You need to realise that software development always involves trade-offs. Blindly sticking to the "rules" is cargo cult, and it never achieves the end results that it is supposed to.
Incidentally I wrote a whole series of blog posts a while ago where I cast a critical eye over the whole n-tier/3-layer architecture and explained why it isn't all that it's made out to be.
Man... I read your blog. It's all true. I find so hard to explain this to Jr devs. They read a lot of best practices, and take it as a religion. Lots of uneeded code is created.
Not really a software anti-pattern, as it does not result in any particular software mechanism.
If anything, this is a development-process anti-pattern (not even software specific).
Its also extremely obvious and non-specific so doubtful that its worth naming as an anti-pattern.
If it's so extremely obvious, why does it happen time and time again? I think I've spent all of my time arguing against this process. It's bad. It's better to improve on a bad design, than to make a bad design worse by adding another design to it. But it's hard to notice that.
There is some benefit to naming common problems to help discuss them, but this name strikes me as too clever / not immediately clear enough. "Bit rot" is a somewhat similar phenomena with a much better name.

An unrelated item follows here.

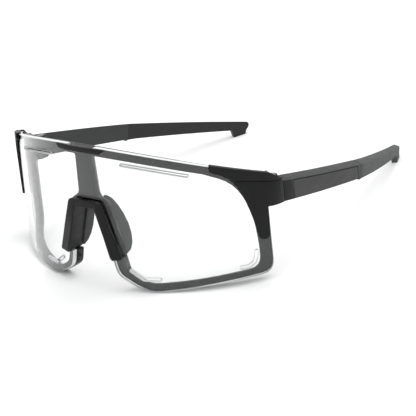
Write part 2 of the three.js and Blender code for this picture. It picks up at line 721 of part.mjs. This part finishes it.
// Rubber sleeve over the tenon, with a foot under its end that stands on the table.
function templeTip(table) {
  const start = ARM_LENGTH + GAP;
  const end = TEMPLE_LENGTH;
  const crest = upperLine(end);
  const underTable = lowerLine(FOOT_START) - 6;
  const side = outline([
    [start - SEAM_RAKE, lowerLine(start - SEAM_RAKE) - 0.2],
    [start + 4, lowerLine(start + 4)],
    [FOOT_START - 0.5, lowerLine(FOOT_START), 0.5],
    [FOOT_START + 1, underTable],
    [end - 2.6, underTable],
    [end - 1.6, crest - 3.6, 1],
    [end, crest - 2.2, 1.2],
    [end, crest - 0.4, 1],
    [end - 2, crest + 1],
    [start + SEAM_RAKE + 0.2, upperLine(start + SEAM_RAKE) + 1],
  ]);
  const outside = new THREE.ExtrudeGeometry(outline([
    [start + 4, 0], [start + 4, -1], [end + 1, -1], [end + 1, TIP_TAPER],
  ]), { depth: EAR_TOP, bevelEnabled: false });
  const socketEnd = ARM_LENGTH + TENON.length + GAP;
  const socketFrom = ARM_LENGTH - 4;
  const socket = outline([
    [socketFrom, lowerLine(socketFrom) + TENON.inset - GAP],
    [socketEnd, lowerLine(socketEnd) + TENON.inset - GAP],
    [socketEnd, upperLine(socketEnd) - TENON.inset - TOP_SLOPE / 2 + GAP],
    [socketFrom, upperLine(socketFrom) - TENON.inset - TOP_SLOPE / 2 + GAP],
  ]);
  const tenonFrom = (TEMPLE_THICK - TENON.thick) / 2;
  const pinhole = post(end - 4.8, crest - 2.4, -1, TIP_TAPER + 0.8, PINHOLE_RADIUS, 10);
  const sleeve = bendTemple(cut(
    plate(side, 0, TIP_THICK),
    topWedge(start - SEAM_RAKE - 1, end + 1, TIP_THICK),
    plate(socket, tenonFrom - GAP, tenonFrom + TENON.thick + GAP),
    solid(outside.rotateX(Math.PI / 2).translate(0, EAR_TOP, 0)),
    pinhole,
  ));
  return cut(sleeve, table);
}

// Everything under the table that the front stands on, seen from the hinge's own frame.
function tableUnder(front) {
  const lowest = new THREE.Vector3();
  const positions = surface(front).attributes.position;
  let floor = Infinity;
  for (let i = 0; i < positions.count; i += 1) {
    lowest.fromBufferAttribute(positions, i).applyAxisAngle(new THREE.Vector3(1, 0, 0), -LEAN);
    floor = Math.min(floor, lowest.z);
  }
  const slab = new THREE.BoxGeometry(400, 400, 60).translate(0, 0, floor - 30);
  return solid(slab.rotateX(LEAN).translate(-HINGE_X, -HINGE_Y, 0));
}

// ---- Assembly --------------------------------------------------------------------------

const finishes = {
  lens: { color: 0xdfe8ea, roughness: 0.05, metalness: 0, transparent: true, opacity: 0.3 },
  rim: { color: 0x1c1e1e, roughness: 0.35, metalness: 0 },
  bracket: { color: 0x262826, roughness: 0.45, metalness: 0 },
  pad: { color: 0x3a3b3c, roughness: 0.7, metalness: 0 },
  arm: { color: 0x363837, roughness: 0.5, metalness: 0 },
  panel: { color: 0x454645, roughness: 0.55, metalness: 0 },
  tip: { color: 0x484a4a, roughness: 0.75, metalness: 0 },
  steel: { color: 0x9a9c9e, roughness: 0.3, metalness: 1 },
  brass: { color: 0xb09050, roughness: 0.4, metalness: 1 },
};

function piece(name, finish, body) {
  const mesh = new THREE.Mesh(surface(body), new THREE.MeshStandardMaterial(finishes[finish]));
  mesh.geometry.computeVertexNormals();
  mesh.name = name;
  return mesh;
}

const lens = shieldLens();
const frame = innerFrame();
const table = tableUnder(join(lens, frame));

const leaned = new THREE.Group();
leaned.rotation.x = -LEAN;
leaned.add(
  piece('inner_frame', 'rim', frame),
  piece('shield_lens', 'lens', lens),
  piece('brow_clip', 'bracket', browClip()),
  piece('nose_bridge_clip', 'bracket', noseArch()),
);

const pad = nosePad();
const bracket = cornerBracket();
const screw = hingeScrew();
const insert = hingeInsert();
const arm = templeArm();
const panel = templePanel();
const tip = templeTip(table);

for (const [side, sign] of [['left', 1], ['right', -1]]) {
  const handed = (body) => (sign > 0 ? body : otherSide(body));
  leaned.add(
    piece(`${side}_corner_bracket`, 'bracket', handed(bracket)),
    piece(`${side}_nose_pad`, 'pad', handed(pad)),
    piece(`${side}_hinge_screw`, 'steel', handed(screw)),
    piece(`${side}_hinge_insert`, 'brass', handed(insert)),
  );
  const temple = new THREE.Group();
  temple.position.set(sign * HINGE_X, HINGE_Y, 0);
  temple.add(
    piece(`${side}_temple_arm`, 'arm', handed(arm)),
    piece(`${side}_temple_panel`, 'panel', handed(panel)),
    piece(`${side}_temple_tip`, 'tip', handed(tip)),
  );
  leaned.add(temple);
}

// The origin is on the table, under the middle of the whole.
const glasses = new THREE.Group();
glasses.add(leaned);
glasses.updateMatrixWorld(true);
const extent = new THREE.Box3().setFromObject(glasses, true);
const middle = extent.getCenter(new THREE.Vector3());
glasses.position.set(-middle.x, -middle.y, -extent.min.z);

export default glasses;
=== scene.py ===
"""Wraparound sport sunglasses, finished for a still: one clear shield lens clipped to a black
full-rim frame, with charcoal temples and rubber tips. Metres, +Z up."""
from math import cos, radians, sin

import bpy
from mathutils import Matrix, Vector


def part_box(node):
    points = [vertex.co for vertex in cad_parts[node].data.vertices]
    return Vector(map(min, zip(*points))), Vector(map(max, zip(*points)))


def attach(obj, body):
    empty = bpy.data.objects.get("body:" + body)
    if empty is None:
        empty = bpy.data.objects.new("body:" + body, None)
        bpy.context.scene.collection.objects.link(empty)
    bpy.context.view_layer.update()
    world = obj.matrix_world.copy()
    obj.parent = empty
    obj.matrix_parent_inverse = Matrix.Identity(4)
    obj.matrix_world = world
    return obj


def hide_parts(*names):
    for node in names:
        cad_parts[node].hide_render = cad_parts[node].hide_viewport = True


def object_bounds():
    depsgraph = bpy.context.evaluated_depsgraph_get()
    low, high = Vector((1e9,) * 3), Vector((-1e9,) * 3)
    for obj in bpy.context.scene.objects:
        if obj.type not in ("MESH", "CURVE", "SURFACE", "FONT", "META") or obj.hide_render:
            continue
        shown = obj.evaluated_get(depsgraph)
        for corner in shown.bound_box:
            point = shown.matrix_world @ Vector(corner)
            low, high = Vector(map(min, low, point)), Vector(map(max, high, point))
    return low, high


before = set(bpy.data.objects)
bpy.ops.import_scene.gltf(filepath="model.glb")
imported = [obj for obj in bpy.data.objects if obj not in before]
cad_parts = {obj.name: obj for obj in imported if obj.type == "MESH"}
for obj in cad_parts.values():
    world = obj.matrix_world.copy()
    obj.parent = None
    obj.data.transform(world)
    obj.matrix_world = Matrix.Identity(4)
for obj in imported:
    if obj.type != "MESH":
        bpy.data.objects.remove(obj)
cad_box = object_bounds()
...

Disagree with comments below blog. A Dilbert comic dated 2013 was not yet "classic" in 2014, and arguably still isn't. Classic Dilbert is 1994-ish vintage.
In April 2011, Scott Adams, creator of Dilbert, created an anonymous account at Metafilter, then proceeded to vigorously & furiously praise himself, and insult other commenters. It wasn't the first time he'd done this, but it was the first time he got caught. http://mefiwiki.com/wiki/Scott_Adams,_plannedchaos
As far as Adams' ego goes … he has a certified genius I.Q., and that's hard to hide.
-plannedchaos^H^H^H^H^H^H^H^H^H^H^H^HScott Adams
https://rationalwiki.org/wiki/Scott_Adams
- The classic old town (the older parts of the system that tend to use older coding practices and technologies, but have most of the bugs stamped out and more or less "just work")
- The slums (the parts that tend to be bug prone, but are impossible to fix. I.e. no one wants to touch that code)
- The apartments/row houses (parts of the code that involve lots of the same types of objects/classes/modules that follow a similar pattern)
- The art district (the place where someone tried some odd/experimental libraries or code patterns)
- The residential district with windy roads and lots of courts and loops (places in the code where there are lots of objects calling each other with really deep stack traces; easy to get confused where you are when debugging)
Legacy systems are bound to have inconsistencies, but as you become more familiar with a system you begin to notice localized instances of consistency. These localized instances of consistency become the "districts" in our mental map of the system.
To my mind, if you're working on mostly new code (within a large existing system) unless it is already a highly consistent code base I would just use whatever conventions make the most sense to the developers working on it.